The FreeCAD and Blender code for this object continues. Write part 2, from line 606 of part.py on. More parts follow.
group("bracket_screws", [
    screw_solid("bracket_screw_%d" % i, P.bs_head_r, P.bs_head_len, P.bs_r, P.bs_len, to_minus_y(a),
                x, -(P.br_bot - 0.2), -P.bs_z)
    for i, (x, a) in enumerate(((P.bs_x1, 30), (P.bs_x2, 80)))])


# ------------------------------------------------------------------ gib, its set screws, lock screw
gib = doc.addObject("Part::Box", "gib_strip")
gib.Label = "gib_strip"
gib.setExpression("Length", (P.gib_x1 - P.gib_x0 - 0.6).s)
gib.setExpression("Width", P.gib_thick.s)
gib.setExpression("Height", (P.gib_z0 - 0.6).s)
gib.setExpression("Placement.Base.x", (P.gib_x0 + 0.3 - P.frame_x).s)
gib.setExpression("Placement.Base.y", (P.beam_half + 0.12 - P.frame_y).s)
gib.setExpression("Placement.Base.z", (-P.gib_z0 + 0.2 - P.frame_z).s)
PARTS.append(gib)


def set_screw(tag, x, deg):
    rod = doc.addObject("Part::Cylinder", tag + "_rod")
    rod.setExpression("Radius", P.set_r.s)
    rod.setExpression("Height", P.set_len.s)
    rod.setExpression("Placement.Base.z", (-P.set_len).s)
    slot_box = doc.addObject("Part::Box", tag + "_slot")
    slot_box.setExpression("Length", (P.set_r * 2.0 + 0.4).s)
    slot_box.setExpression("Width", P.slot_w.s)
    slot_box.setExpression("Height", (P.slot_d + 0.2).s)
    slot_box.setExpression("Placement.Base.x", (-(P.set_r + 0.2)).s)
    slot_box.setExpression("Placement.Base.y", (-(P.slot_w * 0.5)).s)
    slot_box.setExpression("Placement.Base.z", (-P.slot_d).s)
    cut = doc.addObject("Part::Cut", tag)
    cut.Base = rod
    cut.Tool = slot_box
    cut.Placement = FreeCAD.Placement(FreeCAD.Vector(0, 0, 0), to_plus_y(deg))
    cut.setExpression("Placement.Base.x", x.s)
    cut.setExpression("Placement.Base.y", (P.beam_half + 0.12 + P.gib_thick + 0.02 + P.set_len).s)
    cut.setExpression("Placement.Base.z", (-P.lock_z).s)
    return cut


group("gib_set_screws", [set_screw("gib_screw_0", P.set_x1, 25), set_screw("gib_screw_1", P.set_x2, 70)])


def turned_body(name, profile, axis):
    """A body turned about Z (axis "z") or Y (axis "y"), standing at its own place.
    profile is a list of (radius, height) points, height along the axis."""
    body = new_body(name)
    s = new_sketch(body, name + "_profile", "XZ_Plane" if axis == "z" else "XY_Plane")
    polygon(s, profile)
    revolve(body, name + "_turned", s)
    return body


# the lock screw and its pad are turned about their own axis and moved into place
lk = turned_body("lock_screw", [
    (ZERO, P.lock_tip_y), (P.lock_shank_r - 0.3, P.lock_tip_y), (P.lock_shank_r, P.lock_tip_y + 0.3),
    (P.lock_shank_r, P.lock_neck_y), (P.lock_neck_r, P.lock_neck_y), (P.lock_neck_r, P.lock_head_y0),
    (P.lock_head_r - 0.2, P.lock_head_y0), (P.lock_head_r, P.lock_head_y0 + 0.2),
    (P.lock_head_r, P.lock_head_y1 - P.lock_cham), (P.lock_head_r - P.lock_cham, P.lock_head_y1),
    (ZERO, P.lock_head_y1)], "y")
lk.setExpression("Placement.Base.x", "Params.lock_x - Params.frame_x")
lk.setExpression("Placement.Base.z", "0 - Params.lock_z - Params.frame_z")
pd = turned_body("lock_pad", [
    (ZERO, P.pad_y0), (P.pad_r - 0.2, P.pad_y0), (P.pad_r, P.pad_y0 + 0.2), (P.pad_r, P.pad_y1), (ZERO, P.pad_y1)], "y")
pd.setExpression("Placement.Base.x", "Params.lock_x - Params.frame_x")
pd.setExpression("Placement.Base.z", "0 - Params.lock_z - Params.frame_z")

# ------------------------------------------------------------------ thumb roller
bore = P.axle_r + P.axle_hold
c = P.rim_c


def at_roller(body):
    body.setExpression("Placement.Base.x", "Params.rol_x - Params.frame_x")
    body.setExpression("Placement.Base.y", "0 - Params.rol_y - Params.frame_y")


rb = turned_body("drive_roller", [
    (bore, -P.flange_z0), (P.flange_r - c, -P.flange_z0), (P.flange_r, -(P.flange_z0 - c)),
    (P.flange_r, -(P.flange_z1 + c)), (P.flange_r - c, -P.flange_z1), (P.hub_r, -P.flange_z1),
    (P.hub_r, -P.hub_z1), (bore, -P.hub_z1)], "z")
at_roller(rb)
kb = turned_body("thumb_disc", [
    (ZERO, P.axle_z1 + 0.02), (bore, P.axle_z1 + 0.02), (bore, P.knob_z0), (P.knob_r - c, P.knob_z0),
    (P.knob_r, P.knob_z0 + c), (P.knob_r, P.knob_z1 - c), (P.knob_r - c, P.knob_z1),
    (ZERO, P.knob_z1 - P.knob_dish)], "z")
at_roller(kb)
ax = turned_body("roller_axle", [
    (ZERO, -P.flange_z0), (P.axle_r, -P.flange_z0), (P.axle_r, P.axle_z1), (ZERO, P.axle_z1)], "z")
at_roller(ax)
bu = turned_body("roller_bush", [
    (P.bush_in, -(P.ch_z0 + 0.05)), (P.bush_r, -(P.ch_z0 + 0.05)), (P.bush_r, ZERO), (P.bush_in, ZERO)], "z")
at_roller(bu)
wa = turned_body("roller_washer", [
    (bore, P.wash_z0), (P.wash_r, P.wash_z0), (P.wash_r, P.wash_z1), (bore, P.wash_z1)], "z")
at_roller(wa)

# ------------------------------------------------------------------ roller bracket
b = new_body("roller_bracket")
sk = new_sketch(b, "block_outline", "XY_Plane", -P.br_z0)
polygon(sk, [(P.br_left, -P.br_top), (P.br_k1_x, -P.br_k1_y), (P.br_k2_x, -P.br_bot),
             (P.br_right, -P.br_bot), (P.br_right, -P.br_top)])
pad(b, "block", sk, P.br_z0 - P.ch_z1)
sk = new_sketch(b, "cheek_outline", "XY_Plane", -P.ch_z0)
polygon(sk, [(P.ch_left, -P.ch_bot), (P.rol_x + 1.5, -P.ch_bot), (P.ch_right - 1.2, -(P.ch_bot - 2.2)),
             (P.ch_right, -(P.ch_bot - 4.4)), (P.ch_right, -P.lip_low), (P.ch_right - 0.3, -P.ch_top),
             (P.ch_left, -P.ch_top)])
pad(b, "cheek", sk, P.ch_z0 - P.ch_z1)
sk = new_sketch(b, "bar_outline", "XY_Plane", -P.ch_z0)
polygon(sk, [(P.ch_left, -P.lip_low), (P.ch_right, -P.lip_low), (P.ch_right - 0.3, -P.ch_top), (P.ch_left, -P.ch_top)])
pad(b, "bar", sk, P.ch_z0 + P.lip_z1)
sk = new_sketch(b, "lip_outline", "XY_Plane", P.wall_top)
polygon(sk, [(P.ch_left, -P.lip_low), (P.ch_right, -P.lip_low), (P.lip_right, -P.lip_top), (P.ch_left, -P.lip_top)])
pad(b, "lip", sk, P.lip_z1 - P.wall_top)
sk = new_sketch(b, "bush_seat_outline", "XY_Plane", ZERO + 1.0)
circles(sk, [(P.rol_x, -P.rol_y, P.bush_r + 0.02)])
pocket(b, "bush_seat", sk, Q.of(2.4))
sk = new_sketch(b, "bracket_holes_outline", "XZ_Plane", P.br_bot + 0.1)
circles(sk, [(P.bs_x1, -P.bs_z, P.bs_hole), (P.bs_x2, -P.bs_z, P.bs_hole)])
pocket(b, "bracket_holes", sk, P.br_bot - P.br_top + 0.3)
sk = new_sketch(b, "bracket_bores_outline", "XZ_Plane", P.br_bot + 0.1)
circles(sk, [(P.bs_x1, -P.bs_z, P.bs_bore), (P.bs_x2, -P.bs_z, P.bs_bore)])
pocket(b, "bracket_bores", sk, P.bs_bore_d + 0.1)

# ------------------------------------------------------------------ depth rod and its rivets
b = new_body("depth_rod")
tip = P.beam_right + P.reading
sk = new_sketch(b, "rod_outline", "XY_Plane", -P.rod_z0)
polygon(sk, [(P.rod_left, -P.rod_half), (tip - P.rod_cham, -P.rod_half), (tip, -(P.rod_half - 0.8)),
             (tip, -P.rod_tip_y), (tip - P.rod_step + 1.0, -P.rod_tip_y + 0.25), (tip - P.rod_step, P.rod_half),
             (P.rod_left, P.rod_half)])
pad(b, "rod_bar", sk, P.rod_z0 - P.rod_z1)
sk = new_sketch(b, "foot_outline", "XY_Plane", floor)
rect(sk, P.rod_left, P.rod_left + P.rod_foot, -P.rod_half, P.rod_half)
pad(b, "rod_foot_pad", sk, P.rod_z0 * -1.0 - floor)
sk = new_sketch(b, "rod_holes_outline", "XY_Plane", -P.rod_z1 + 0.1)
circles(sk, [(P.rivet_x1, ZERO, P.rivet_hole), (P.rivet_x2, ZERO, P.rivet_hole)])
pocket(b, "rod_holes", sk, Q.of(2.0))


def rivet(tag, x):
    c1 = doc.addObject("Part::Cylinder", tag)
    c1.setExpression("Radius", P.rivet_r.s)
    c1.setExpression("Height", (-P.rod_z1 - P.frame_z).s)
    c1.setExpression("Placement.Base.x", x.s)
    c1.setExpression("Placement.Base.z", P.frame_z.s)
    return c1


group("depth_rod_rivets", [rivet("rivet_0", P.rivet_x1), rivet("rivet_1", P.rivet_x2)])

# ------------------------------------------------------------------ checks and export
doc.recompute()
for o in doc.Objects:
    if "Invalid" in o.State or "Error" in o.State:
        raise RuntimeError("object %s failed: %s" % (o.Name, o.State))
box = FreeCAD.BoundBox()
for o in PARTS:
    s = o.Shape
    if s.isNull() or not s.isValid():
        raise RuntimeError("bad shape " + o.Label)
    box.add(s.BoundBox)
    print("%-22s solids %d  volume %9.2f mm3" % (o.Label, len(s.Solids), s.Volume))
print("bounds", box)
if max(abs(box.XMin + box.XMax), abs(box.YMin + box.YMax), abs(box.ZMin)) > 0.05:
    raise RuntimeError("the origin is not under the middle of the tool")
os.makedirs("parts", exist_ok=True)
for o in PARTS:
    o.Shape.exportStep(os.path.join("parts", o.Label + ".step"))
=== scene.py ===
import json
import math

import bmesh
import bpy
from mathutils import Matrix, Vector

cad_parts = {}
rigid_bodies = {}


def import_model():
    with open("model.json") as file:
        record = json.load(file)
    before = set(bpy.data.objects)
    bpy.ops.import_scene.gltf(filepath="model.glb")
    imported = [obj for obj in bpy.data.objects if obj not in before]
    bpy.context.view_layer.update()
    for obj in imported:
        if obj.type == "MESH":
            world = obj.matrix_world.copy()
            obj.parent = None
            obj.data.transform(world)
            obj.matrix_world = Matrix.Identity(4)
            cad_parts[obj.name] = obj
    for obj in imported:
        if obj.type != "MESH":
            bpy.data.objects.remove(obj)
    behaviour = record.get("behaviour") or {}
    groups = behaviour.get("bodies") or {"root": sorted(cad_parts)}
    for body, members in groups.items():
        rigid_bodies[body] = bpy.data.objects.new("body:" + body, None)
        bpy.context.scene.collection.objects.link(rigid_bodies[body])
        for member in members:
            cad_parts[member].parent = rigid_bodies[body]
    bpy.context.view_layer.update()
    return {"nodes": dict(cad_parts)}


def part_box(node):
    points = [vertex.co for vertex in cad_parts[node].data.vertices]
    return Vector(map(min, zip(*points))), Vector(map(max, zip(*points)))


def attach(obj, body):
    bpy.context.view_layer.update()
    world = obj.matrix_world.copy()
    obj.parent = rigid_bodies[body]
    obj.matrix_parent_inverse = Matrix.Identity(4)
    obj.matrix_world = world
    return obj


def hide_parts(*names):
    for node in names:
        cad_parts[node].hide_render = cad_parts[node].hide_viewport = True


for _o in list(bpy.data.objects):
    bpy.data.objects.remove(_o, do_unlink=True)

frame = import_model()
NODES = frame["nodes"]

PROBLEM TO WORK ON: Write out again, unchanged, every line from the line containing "obj.matrix_parent_inverse = Matrix.Identity(4)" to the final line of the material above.

OUTPUT OF THE TASK:
    obj.matrix_parent_inverse = Matrix.Identity(4)
    obj.matrix_world = world
    return obj


def hide_parts(*names):
    for node in names:
        cad_parts[node].hide_render = cad_parts[node].hide_viewport = True


for _o in list(bpy.data.objects):
    bpy.data.objects.remove(_o, do_unlink=True)

frame = import_model()
NODES = frame["nodes"]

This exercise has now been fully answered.